Every morning we went down before breakfast to say hello to the horses. They were so placid. It soothed us. And there was the excitement of the relationship between the three adult males. When they squared off and rippled their muscles and nipped and gathered together and parted, it was impossible to look away. I wanted to figure out how they could roam free not tethered to their stakes.
Grateful for the sight of distant peaks, sometimes hidden in a haze, sometimes dark silhouettes against the blue, edges cut clean by the rising sun, I could see three ranges in three directions: east, south, and west. To the north, our cabin sat beside a path winding up into the darkness of the jungle.
But the mountains and valley and sky might always be like this. My family would not. My family ran and tumbled and tangled and cried and changed by the millisecond.
The day before, in search of good cell phone reception, I’d found a secluded hilltop in the middle of acres of dry fields, miles from the village. I had just crouched down on the earth to confide my miseries into the ear of my friend at the other end of the call, when Cody and his gang emerged over the crest of the hill like a band of ragged elves, cheeks cracked and tan, eyes shy and bright at seeing me. Who could be sad after that? Cody was roaming free, getting tall and strong and slightly arrogant. His sweetness was covered a little by the boyish roughness, but it was still there. I found it one day when I was typing at Tong’s house and he came in for his afternoon bath.
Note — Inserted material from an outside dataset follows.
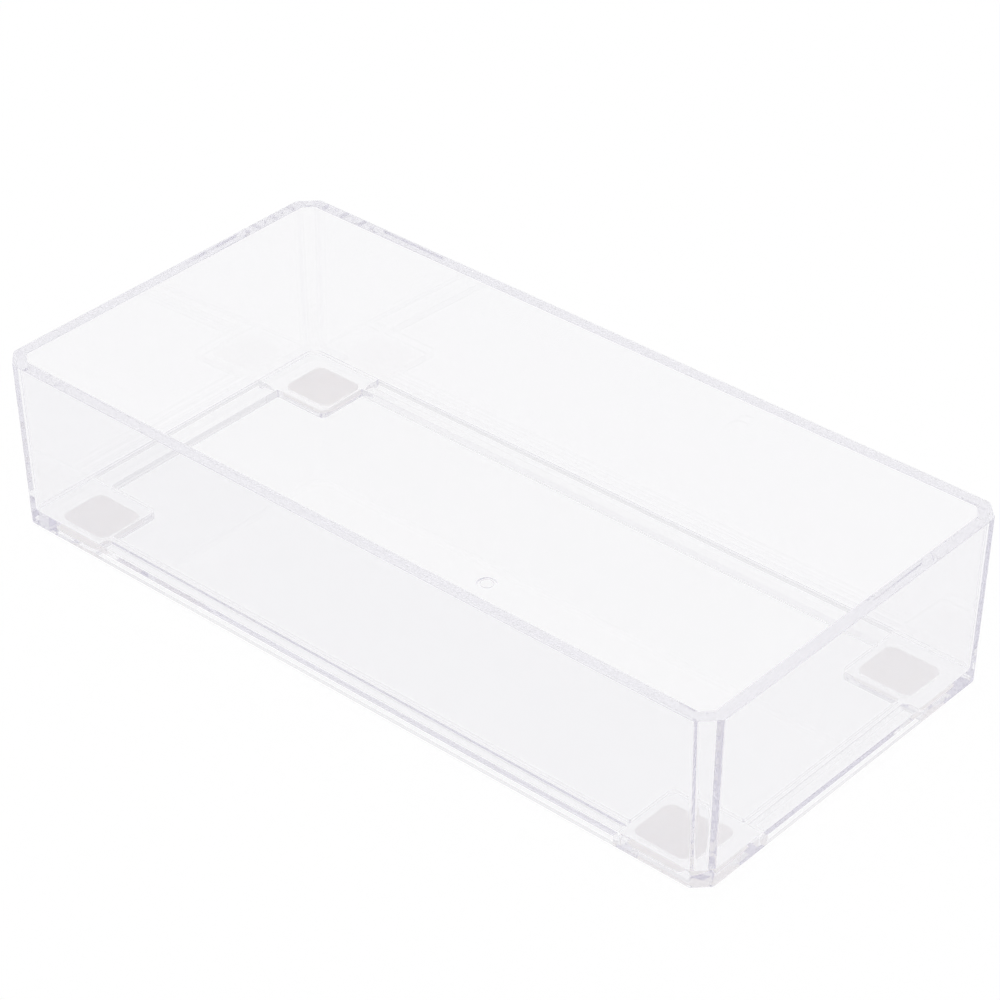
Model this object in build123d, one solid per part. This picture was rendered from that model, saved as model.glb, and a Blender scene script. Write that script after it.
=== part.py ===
from build123d import *
import os

# An open make-up organizer: a tray moulded in one piece of clear polystyrene, on four soft pads.
# Millimetres. X runs along the long side, Y from front to back and Z up. The origin is under the
# middle of the tray, in the plane of the pads' undersides, which is what the tray rests on.

# Outside of the tray
RIM_LENGTH = 234.4       # along X, over the rim
RIM_DEPTH = 114.4        # along Y, over the rim
TRAY_HEIGHT = 50.3       # from the plinth's underside up to the rim
DRAFT_INSET = 1.3        # how far each side leans in from the rim down to the ledge
CORNER_CUT = 4.8         # chamfer of the upright corners, along each side, at the rim
CORNER_ROUNDING = 1.6    # where a chamfer meets a side, outside
RIM_ROUNDING = 0.1       # broken edges of the rim
EDGE_ROUNDING = 0.15     # broken edges of the ledge and of the plinth

# Inside of the tray
WALL = 3.6               # thickness of the walls, and width of the rim
INNER_ROUNDING = 1.4     # where a chamfer meets a side, inside
FLOOR_FILLET = 0.12      # where the walls meet the floor, inside
FLOOR = 1.7              # thickness of the floor inside its border

# Underside: a plinth that sits inside the rim of a like tray below, with a recessed middle
LEDGE = 2.8              # width of the ledge that rests on the rim below
PLINTH_HEIGHT = 0.7      # how far the plinth reaches below the ledge
PLINTH_ROUNDING = 1.2
RECESS_DEPTH = 2.5
BORDER_END = 10.3        # from the foot of the outer wall to the recess, at the ends
BORDER_SIDE = 9.4        # the same along the long sides
CORNER_LENGTH = 27.8     # solid corner squares along X, from the foot of the outer wall too
CORNER_DEPTH = 25.2      # the same along Y
TIP_ROUNDING = 1.8       # free corner of a square
ROOT_ROUNDING = 0.5      # where a square meets the border

# Grooves in the border, which leave a rib beside the recess from one square to the next
SKIRT = 2.75             # foot of the outer wall, outside a groove
RIB = 0.8                # thickness of the rib at its tip
GROOVE_TOP = 4.0         # width of a groove at its top
GROOVE_DEPTH = 2.47
GROOVE_RUN = 0.2         # how far a groove's sloped side is carried on below the plinth

# Mark of the moulding gate, in the middle of the recess
GATE_DISH = 5.7          # diameter of the shallow dish round it
GATE_STUB = 3.6          # diameter of the stub left in the dish
GATE_DEPTH = 0.25
GATE_RISE = 0.15

# Soft pads, each stuck under a corner square
PAD_LENGTH = 16.4        # along X
PAD_DEPTH = 14.4         # along Y
PAD_RADIUS = 2.5
PAD_THICKNESS = 1.1
PAD_ROUNDING = 0.4
FILM_THICKNESS = 0.15
PAD_FROM_END = 19.0      # pad centre from the rim's end, along X
PAD_FROM_SIDE = 15.9     # pad centre from the rim's side, along Y

CORNERS = {
    "front_left": (-1, -1),
    "front_right": (1, -1),
    "back_left": (-1, 1),
    "back_right": (1, 1),
}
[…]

He hadn’t expected to see me and came over and rested his head on my knee to watch me work, trying to pick out English words that he knew on the screen.
Dtaw remained steadfast and hardworking. He continued to hold out endless hope for Chan’s recovery when mine was gone. He was never dramatic or loud. I cried about Chan’s dying and he only looked at me each time and said, “He will get well.”
I cried about not knowing if we were in the right place for Chan. When I worried about this aloud with Dtaw, he would look at me and say, “We are here for only one purpose: to get Chan well.”
Dtaw worked hard on the cabin and the earth around it, raking and cutting and planting and building. He took the boys on horseback rides. He talked about what we would plant in the spring. He held his back and groaned. He fell on the ground whenever he sneezed, as if dodging a grenade, to decrease the pressure the sneeze put on his ruptured disc. But he kept going every day. He never complained. He listened to Chan rant and sob. He held firm when Chan begged to be taken out or not drink his juice or not eat his brown rice.